The Human Family is the first complete translation of the cycle of ten novellas that Lou Andreas-Salomé (1861–1937) wrote between 1895 and 1898. This collection contributes to the rediscovery of Andreas-Salomé’s significance as a thinker and writer, above all with regard to her literary contribution to modern feminism and the principles of women’s emancipation.
Born in St. Petersburg to a German diplomat and his wife, Andreas-Salomé has always been a figure of interest because of her close relationships to influential thinkers such as Friedrich Nietzsche, Rainer Maria Rilke, and Sigmund Freud. Only since the mid-1980s, however, have her prose fiction and theoretical writings been reconsidered as important documents of emerging ideas and debates in twentieth-century feminism. The ten stories of The Human Family drive home her critical perspective on feminine stereotypes.

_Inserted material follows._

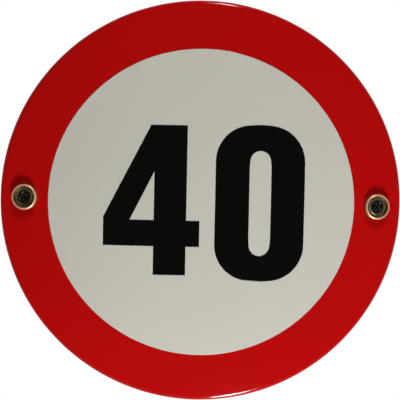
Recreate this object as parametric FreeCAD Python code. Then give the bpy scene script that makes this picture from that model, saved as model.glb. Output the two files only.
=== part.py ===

They depict a wide variety of young women as they relate to men representing different degrees of enlightenment and tolerance, struggling to express a complete and independent feminine identity in the face of the confining but often seductive roles that convention and tradition impose on female potential.
The Human Family provides a subtle and nuanced perspective on European feminist writing from the turn of the last century by a woman writer who was intimately involved with the literary mainstream of her time and whose theoretical and literary works played a significant role in feminist debates of the period, prefiguring present-day feminist discourse on essentialism and constructivism.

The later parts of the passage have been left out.